I walked around her yard a few days ago, and saw this butterfly, and thought maybe I will fly away soon too, new in shape and form. Maybe my spring is here.






Friday, May 4, 2012

Finished Object Friday!

*drumroll please* 


Aren't they PRETTY!!!???!!!

Squee, Swoon, all I want to do now is knit a lot of socks...
My very first pair of socks!! *SQUEE!* I used a faux cable pattern from "Terrific Toe-Up Socks" (I love the instructions in that book, but the title makes me think of nails on chalkboard.) I used Alpaca Socks, from Classic Elite (I think?) - it so so soft and squishy. Love. Love. Love.

The only thing I don't LOVE about toe up construction is the ninja star of death (pictured below) that is the first 20 or so rows. It's making me think about figuring out this magic loop thing. But hey, knitting socks was on my to-do list for this year, and the year is not even half done! What's one more scary thing to conquer...

ninjadeathstar *shudder*



So I was tired and punchy last night, and as they were drying it occurred to me that they look like a mustache sitting on the sill...

She Loves Them, which makes me so freaking happy.


Thursday, May 3, 2012

Returning

How things have changed in six months, and my, how they are still the same.
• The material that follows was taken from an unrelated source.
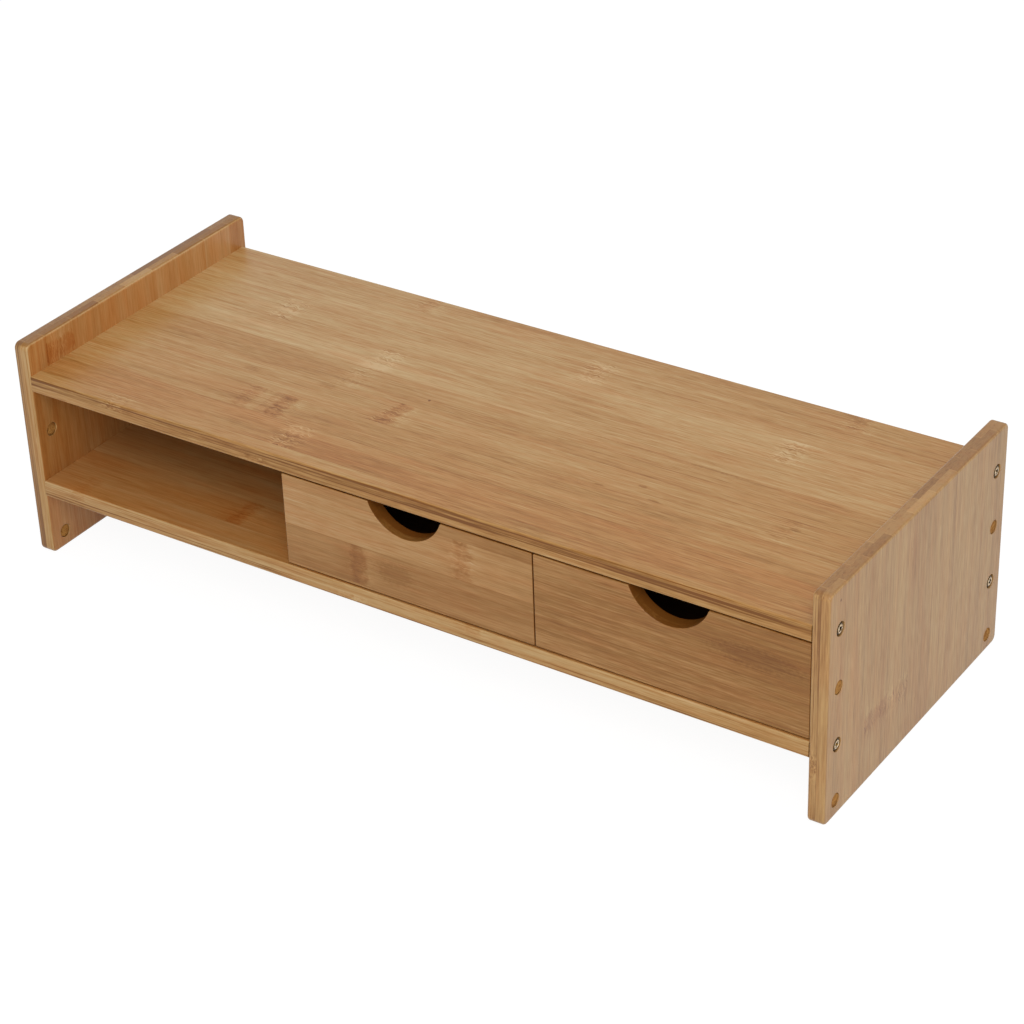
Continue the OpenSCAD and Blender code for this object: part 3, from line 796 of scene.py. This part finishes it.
AMBIENT = 0.5               # light from all round on the object
FLOOR_GLOW = 0.93           # plain white that the floor shows by itself
FLOOR_PAPER = 0.12          # what its lit paper adds, which is where shadows show
FLOOR_WHITE = 0.9           # how white the paper is to light that bounces off it
FLOOR_REACH = 15            # metres each way
# Each lamp's place and size in metres and its power in watts. They point at the stand.
LAMPS = {"top_softbox": ((0.35, 0.35, 1.7), 1.4, 7.5),
         "front_softbox": ((0.6, -1.25, 1.25), 1.3, 17)}


def studio():
    """White paper underneath, white all round, and two large soft lamps."""
    scene = bpy.context.scene
    scene.view_settings.view_transform = "Standard"
    world = bpy.data.worlds.new("white room")
    world.use_nodes = True
    world.node_tree.nodes.clear()
    tree = world.node_tree
    strength = add(tree, "MapRange", seen_directly(tree), 0, 1, AMBIENT, 1)
    shade(tree, add(tree, "Background", (1, 1, 1, 1), strength))
    scene.world = world

    material, tree = new_material("white_paper")
    direct = seen_directly(tree)
    white = add(tree, "MapRange", direct, 0, 1, FLOOR_WHITE, FLOOR_PAPER)
    paper = add(tree, "BsdfDiffuse", add(tree, "CombineColor", white, white, white))
    glow = add(tree, "Math", direct, FLOOR_GLOW, operation="MULTIPLY")
    glow = add(tree, "Emission", (1, 1, 1, 1), glow)
    shade(tree, add(tree, "AddShader", paper, glow))
    bm = bmesh.new()
    bm.faces.new([bm.verts.new((x * FLOOR_REACH, y * FLOOR_REACH, 0))
                  for x, y in ((-1, -1), (1, -1), (1, 1), (-1, 1))])
    mesh = bpy.data.meshes.new("floor")
    bm.to_mesh(mesh)
    bm.free()
    mesh.materials.append(material)
    floor = bpy.data.objects.new("floor", mesh)
    scene.collection.objects.link(floor)

    for name, (place, size, power) in LAMPS.items():
        lamp = bpy.data.lights.new(name, "AREA")
        lamp.shape = "DISK"
        lamp.size = size
        lamp.energy = power
        box = bpy.data.objects.new(name, lamp)
        box.location = place
        box.rotation_mode = "QUATERNION"
        box.rotation_quaternion = (-Vector(place)).to_track_quat("-Z", "Y")
        scene.collection.objects.link(box)


build()
camera()
studio()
Divorce is a long, ugly, painful process. I am still getting divorced. It is a soul-sucking process. Some days I wake up and marvel that there is still any light in my being. But then I think that fire is a purifying element. I am walking through hell, and will emerge stronger, distilled, free. Even this, as awful as it is, is better than what I was living in for years.

But I don't want this space to only be tears and woe. I am multifaceted, and there is much joy and beauty in my daily life. So I will still post about food and knitting and yoga and school (I am finally back in school - my life on my terms!!) and kids and politics and triumphantly crow from this soapbox.

So pull up a chair, let's brew a pot of tea and chat. Welcome back.